Understanding Evil Without Excusing It

Criminal Minds’ lasting contribution to the procedural genre is its insistence that understanding criminal psychology is both necessary and morally complicated. The show never excused its villains, but it took the time to explain them, and that approach created television that was smarter and more unsettling than the typical “good guys catch bad guys” framework. The BAU’s mission statement, that you can’t stop what you don’t understand, gave the series a philosophical backbone that most procedurals lack entirely.

Should You Watch Criminal Minds?

If you’re drawn to crime drama that prioritizes psychological depth over forensic wizardry, Criminal Minds delivers that in abundance during its peak seasons. The first ten seasons offer the strongest balance of compelling cases, strong ensemble work, and genuine tension. It’s a show that rewards binge-watching, with the episodic format making it easy to consume in large quantities while the character arcs provide continuity across seasons.
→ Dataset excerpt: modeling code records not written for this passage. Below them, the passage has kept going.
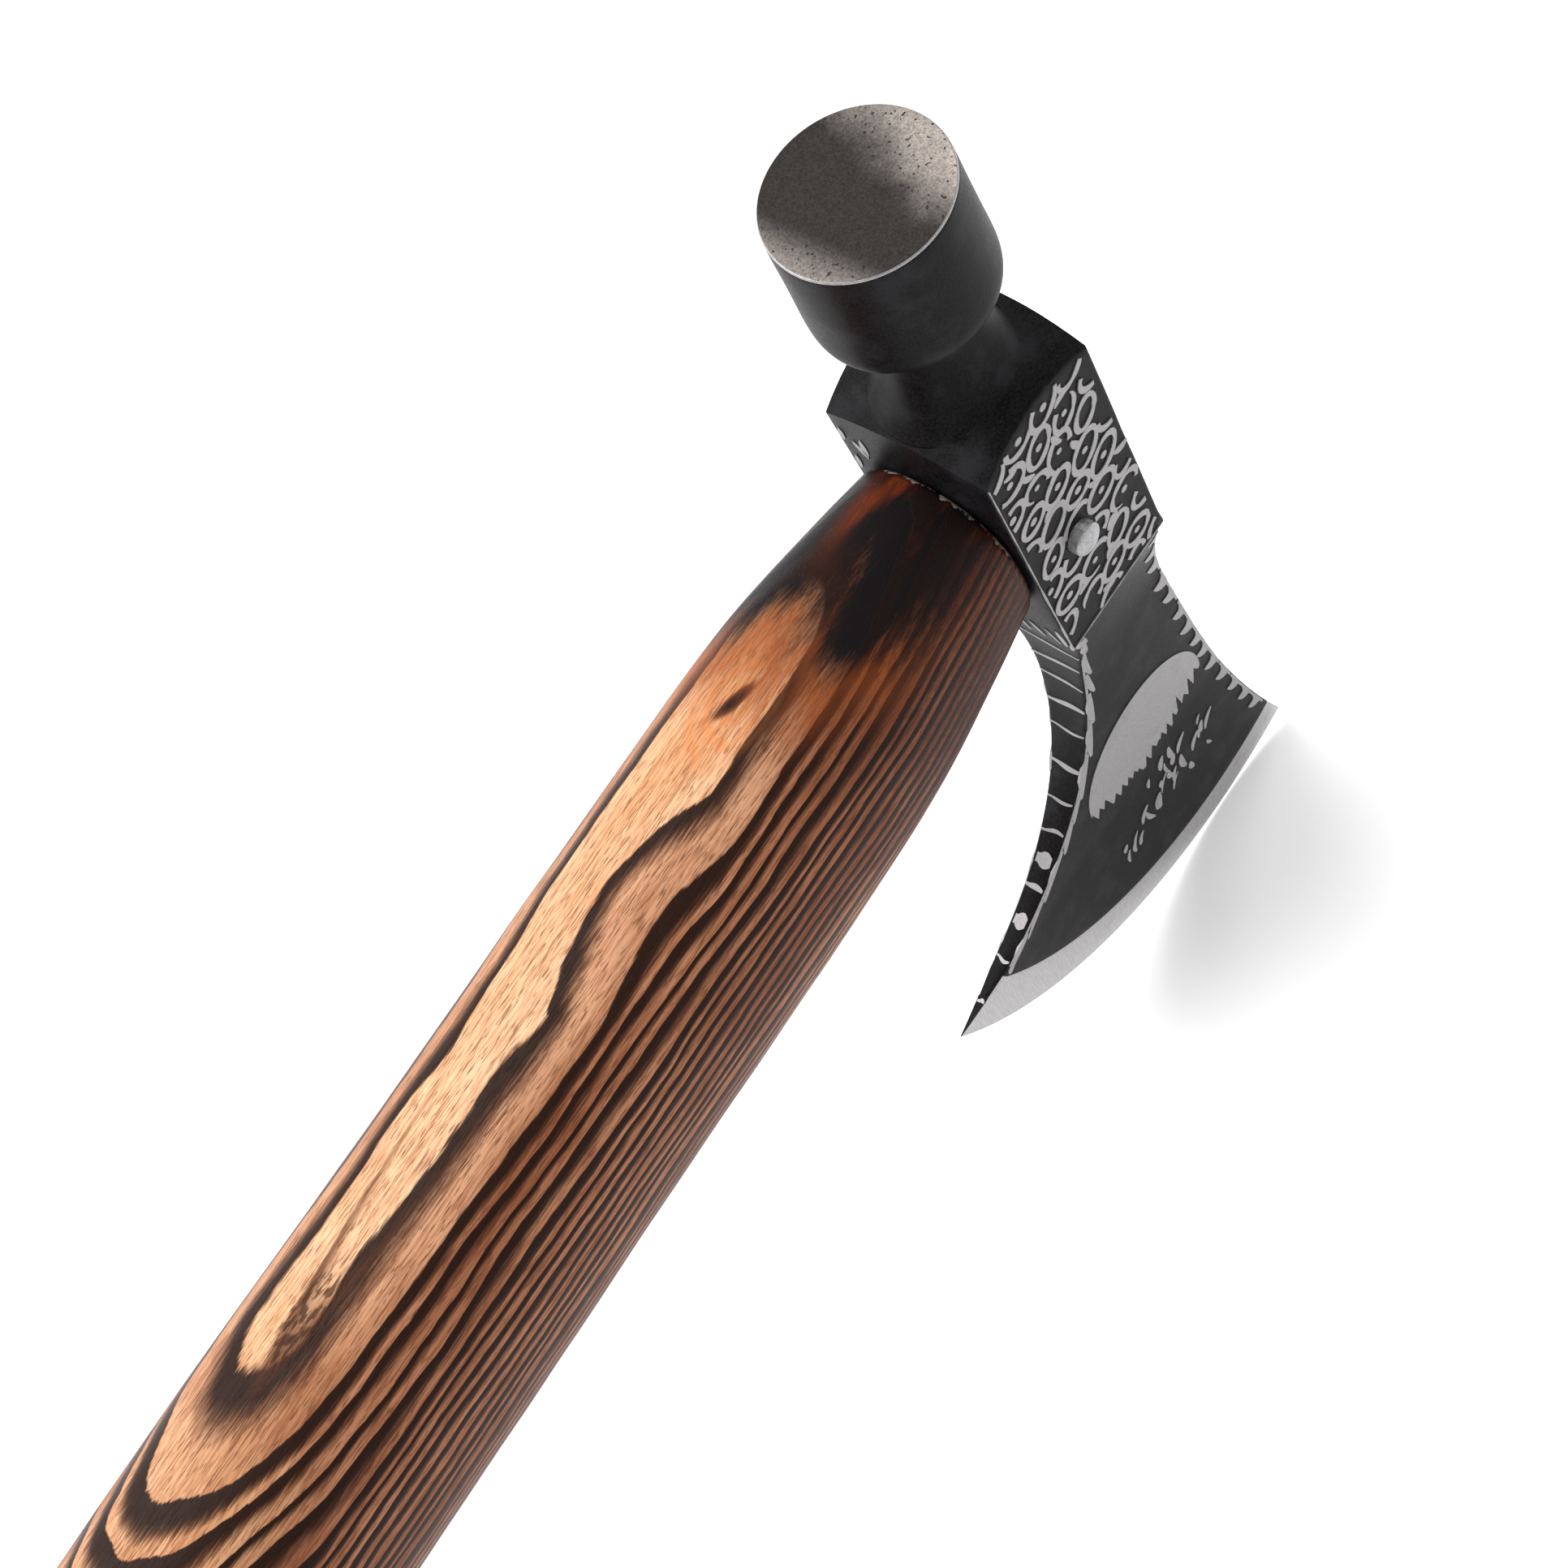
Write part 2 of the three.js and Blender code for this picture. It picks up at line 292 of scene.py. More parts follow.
# %% Blackened steel
def blackened_steel():
    material, tree, shader, place = new_material("blackened steel")
    shader.inputs["Specular IOR Level"].default_value = 0.06
    look = use_group(tree, grain, Place=place, Size=0.32)
    fine = step(tree, look["Fine"], 0.32, 0.68)
    dark = blend(tree, fine, (0.0015, 0.0013, 0.0014), (0.011, 0.0098, 0.011))
    worn = step(tree, look["Blotch"], 0.46, 0.72)
    colour = blend(tree, times(tree, worn, 0.5), dark, (0.026, 0.0245, 0.028))
    feed(tree, shader.inputs["Base Color"], colour)
    feed(tree, shader.inputs["Roughness"], step(tree, look["Fine"], 0.25, 0.8, 0.36, 0.52))
    raise_bump(tree, shader, look["Height"], 0.02, 0.5)
    return material


def frosted_steel():
    """Steel that the etch was kept off: light, matt and a little uneven."""
    material, tree, shader, place = new_material("frosted steel", metallic=0.55)
    look = use_group(tree, grain, Place=place, Size=0.28)
    light = blend(tree, step(tree, look["Fine"], 0.3, 0.75), (0.25, 0.24, 0.245), (0.37, 0.357, 0.363))
    soiled = times(tree, step(tree, look["Blotch"], 0.5, 0.75), 0.35)
    feed(tree, shader.inputs["Base Color"], blend(tree, soiled, light, (0.16, 0.152, 0.158)))
    feed(tree, shader.inputs["Roughness"], step(tree, look["Fine"], 0.2, 0.8, 0.42, 0.55))
    raise_bump(tree, shader, look["Height"], 0.012, 0.4)
    return material


def ground_steel():
    """The bevel: fine scratches run square to the edge, as a belt leaves them."""
    material, tree, shader, place = new_material("ground steel", metallic=0.85)
    look = use_group(tree, grain, Place=place, Size=0.3)
    scratches = cloud(tree, scaled(tree, place, (6.0, 1.0, 0.25)), 1.0, detail=3.0, roughness=0.7)
    light = blend(tree, step(tree, scratches, 0.3, 0.7), (0.30, 0.29, 0.292), (0.46, 0.45, 0.455))
    stain = times(tree, step(tree, look["Blotch"], 0.55, 0.8), 0.5)
    feed(tree, shader.inputs["Base Color"], blend(tree, stain, light, (0.16, 0.14, 0.135)))
    feed(tree, shader.inputs["Roughness"], step(tree, scratches, 0.2, 0.8, 0.3, 0.46))
    raise_bump(tree, shader, scratches, 0.01, 0.35)
    return material


def struck_face():
    """The striking face: stained dark, with black pits; its +X side is bare and light, partly a painted
    highlight.
    """
    material, tree, shader, place = new_material("struck face", metallic=0.6)
    look = use_group(tree, grain, Place=place, Size=0.3)
    # Painted highlight: the stain thins out towards +X, so that side of the face stays light where a
    # reflection falls; the rim towards the butt is lighter too.
    across = put(tree, "ShaderNodeSeparateXYZ", Vector=place).outputs
    side = linear(tree, across["Y"], -0.35, across["X"])
    ragged = times(tree, minus(tree, look["Blotch"], 0.5), 9.0)
    stain_outside_highlight = step(tree, plus(tree, side, ragged), EYE_X + 13.0, EYE_X + 1.5)
    rim_lighter_towards_butt = step(tree, minus(tree, EYE_X, across["X"]), 6.5, 11.5)
    stain_outside_highlight = times(tree, stain_outside_highlight, linear(tree, rim_lighter_towards_butt, -0.5, 1.0))
    bare_and_lit = blend(tree, step(tree, look["Fine"], 0.3, 0.7), (0.22, 0.19, 0.172), (0.42, 0.372, 0.335))
    fine = step(tree, look["Fine"], 0.35, 0.7)
    dirt = blend(tree, fine, (0.003, 0.0022, 0.002), (0.014, 0.0105, 0.0095))
    colour = blend(tree, times(tree, stain_outside_highlight, 0.96), bare_and_lit, dirt)
    spots = step(tree, cloud(tree, place, 1.5, detail=1.0), 0.36, 0.30)
    colour = blend(tree, times(tree, spots, 0.9), colour, (0.012, 0.010, 0.009))
    feed(tree, shader.inputs["Base Color"], colour)
    feed(tree, shader.inputs["Roughness"], linear(tree, stain_outside_highlight, 0.16, 0.38))
    feed(tree, shader.inputs["Metallic"], linear(tree, stain_outside_highlight, -0.55, 0.58))
    shader.inputs["Specular IOR Level"].default_value = 0.15
    raise_bump(tree, shader, minus(tree, look["Height"], spots), 0.03, 0.5)
    return material


BLACKENED = blackened_steel()
FROSTED = frosted_steel()
GROUND = ground_steel()
STRUCK = struck_face()
print("steel finishes:", ", ".join(m.name for m in (BLACKENED, FROSTED, GROUND, STRUCK)))

# %% [markdown]
# ## The shape of the blade
# The head is drawn in millimetres from the eye's centre (X) and the poll shoulders (Z). Two curves
# bound the blade, the top edge and the beard; an arc is the cutting edge. Its thickness depends on Z:
# full across the eye, hollowed at the waist, then a thin wedge that the bevel trims.

# %% Sizes of the head
BLOCK_DEPTH = 46.9
BLOCK_HALF_HEIGHT = 11.45
BLOCK_HALF_WIDTH = 13.0
CROWN_ALONG = 3.2
CROWN_TOP = 4.4
CROWN_FOOT = 1.8
ARC_CENTRE = Vector((9.5, -82))
EDGE_RADIUS = 76.2
BEVEL_WIDTH = 16.0
BEVEL_HALF = 1.95
EDGE_HALF = 0.08
CURVE_SAMPLES = 900
ARC_STEPS = 120


def quadratic(start, pull, end, samples):
    start, pull, end = Vector(start), Vector(pull), Vector(end)
    first = start + (pull - start) * 2 / 3
    second = end + (pull - end) * 2 / 3
    return interpolate_bezier(start, first, second, end, samples)


def cubic(start, pull_a, pull_b, end, samples):
    return interpolate_bezier(Vector(start), Vector(pull_a), Vector(pull_b), Vector(end), samples)


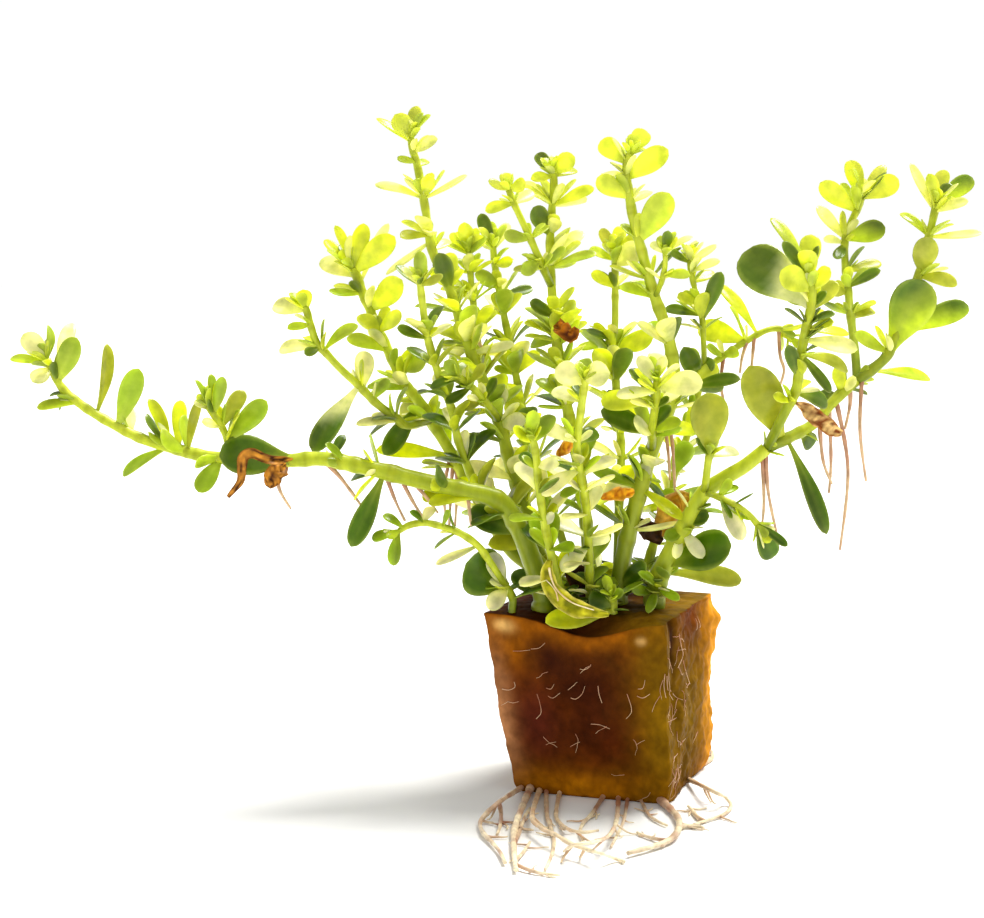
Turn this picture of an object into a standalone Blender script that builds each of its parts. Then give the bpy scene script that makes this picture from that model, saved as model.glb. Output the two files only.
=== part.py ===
"""A bacopa monnieri plug plant: a rockwool plug, the shoots that grow out of it, and the roots under it.

The plug stands on its flat underside at z = 0, with the origin in the middle of that face. X runs to the
right, Y away from the viewer, Z up. Shoots and roots follow routes chosen by hand on a reference picture:
each point is a column and a row of that picture, in pixels, with a real depth or height in millimetres, and
the functions seen, crown and laid turn it into a place in metres.
"""

import math

import bmesh
import bpy
from mathutils import Matrix, Vector, noise
from mathutils.bvhtree import BVHTree

MM = 0.001
GAP = 0.3 * MM

# The plug: the driving dimensions of the whole plant
PLUG_TOP = 37.5 * MM
PLUG_FOOT = 30.5 * MM
PLUG_HEIGHT = 37.5 * MM
PLUG_TURN = math.radians(-19.5)
PLUG_LEAN = -3.0 * MM
PLUG_CUTS = 4
PLUG_LUMP = 0.9 * MM
PLUG_FLARE = 0.45
PLUG_CORNER = 0.04
CORNER_START = 0.8
PLUG_LUMPS_PER_METRE = 90
RIM_DIP = 3.5 * MM

# The picture that the routes are drawn on: how far away it is seen from, from how high, and where the
# plug's foot shows in it. The plug's top is 181 pixels wide there, which gives the size of a pixel.
PLUG_TOP_PIXELS = 181
PIXEL = PLUG_TOP / PLUG_TOP_PIXELS
DISTANCE = 450 * MM
TILT = math.radians(6.5)
MIDDLE_COLUMN, MIDDLE_ROW = 492, 459
FOOT_COLUMN, FOOT_ROW = 614, 779
FRONT_EDGE_ROW = 803
ROOT_DROP_SHOWN = 0.65

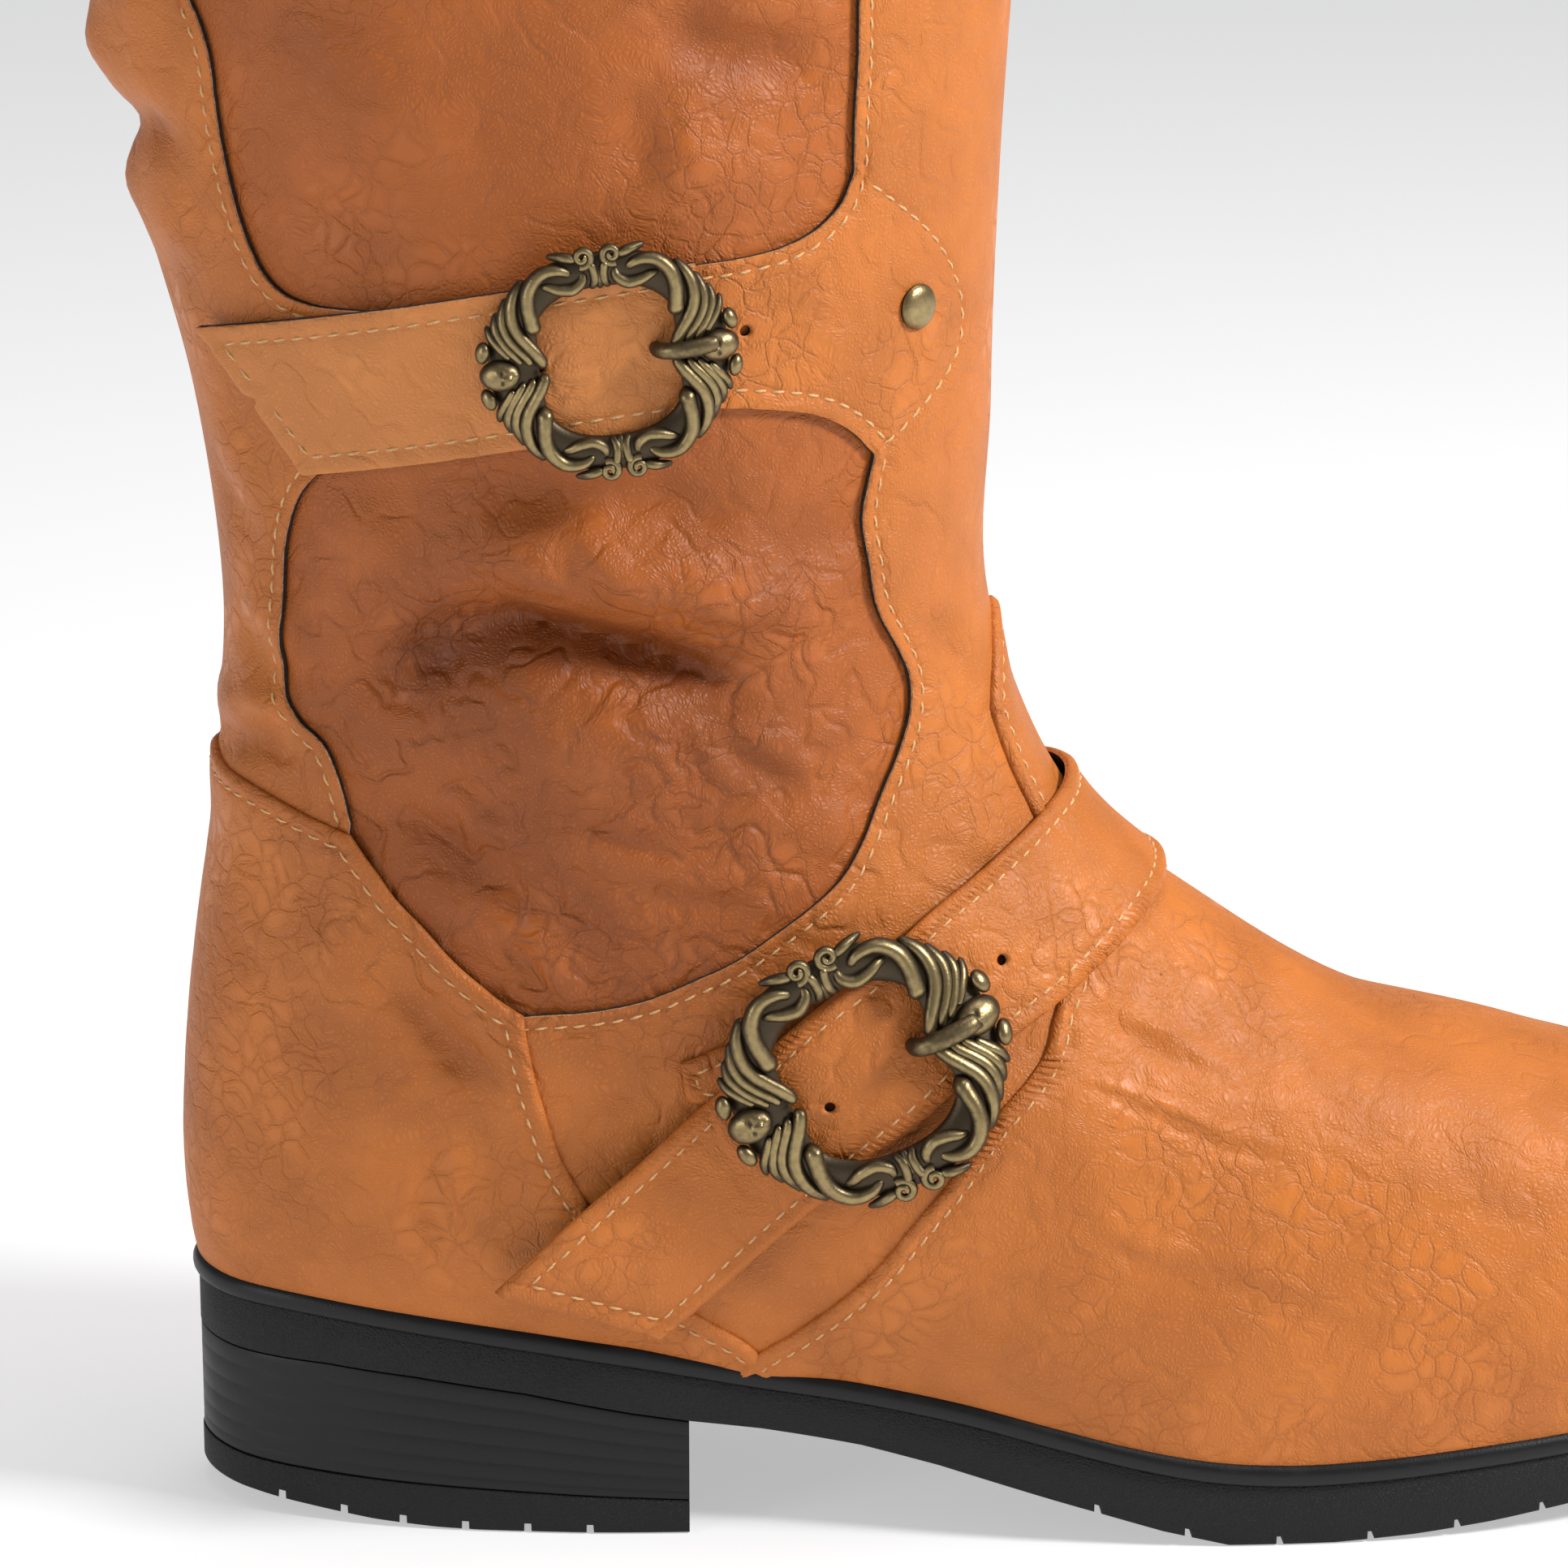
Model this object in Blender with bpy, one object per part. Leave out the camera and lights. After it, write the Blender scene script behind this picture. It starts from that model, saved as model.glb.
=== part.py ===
"""A right pirate boot: a hollow leather upper on a low heeled rubber sole.

Lengths are in metres. The toe points to +X, the inner side to +Y and the collar up, and the
floor is z = 0. The outlines of the leather pieces are given as places on the upper:
"round" runs from the back seam (0) over the outer side (0.25) and the front (0.5) to the
inner side (0.75), and "up" runs from the upper's lower edge (0) to the collar (1).
"""

import math

import bmesh
import bpy
import numpy as np
from mathutils.geometry import delaunay_2d_cdt

# Driving sizes of the boot
SOLE_LENGTH = 0.303
BALL_WIDTH = 0.100
BOOT_HEIGHT = 0.366
HEEL_SEAT = 0.046
BALL_SOLE = 0.016

# Leather
UPPER_WALL = 0.0018
PANEL_LIFT = 0.0008
PANEL_THICKNESS = 0.00125
STRAP_WIDTH = 0.028
STRAP_THICKNESS = 0.0016
STRAP_CLEARANCE = 0.0008
FREE_END_LIFT = 0.010

# Sole
RIM_HEIGHT = 0.0044
RIM_MARGIN = 0.0038
WALL_MARGIN = 0.0028
HEEL_LENGTH = 0.0905
TOP_PIECE_BACK = 0.0105
TOP_PIECE_FRONT = 0.0063
HEEL_BEVEL = 0.0040
TOE_SPRING = 0.0125
NOTCH_WIDTH = 0.0013
NOTCH_DEPTH = 0.0015
INSOLE_THICKNESS = 0.003

# Metal
BUCKLE_LENGTH = 0.0458
BUCKLE_WIDTH = 0.0430
BUCKLE_BAND = 0.0075
BUCKLE_DEPTH = 0.0046
INSTEP_BUCKLE_SCALE = 1.2
PRONG_WIDTH = 0.0028
RIVET_WIDTH = 0.0082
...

If graphic violence and disturbing subject matter are deal-breakers, Criminal Minds will test your limits. The show earns its darkness most of the time, but it occasionally crosses the line from unsettling into gratuitous, particularly in later seasons. Viewers who prefer their procedurals lighter should look elsewhere.

The Verdict on Criminal Minds

Criminal Minds earned its place in the procedural canon by doing something distinctly different: making the psychology of violence its central subject rather than a footnote. The BAU ensemble, at full strength, was one of the best teams in television crime drama, and the show’s willingness to go dark produced episodes that linger in memory long after viewing. Cast turnover and creative fatigue weakened the later seasons, but the core concept never stopped being compelling. At its best, Criminal Minds was the rare network procedural that could truly unsettle you, and that’s a distinction worth respecting.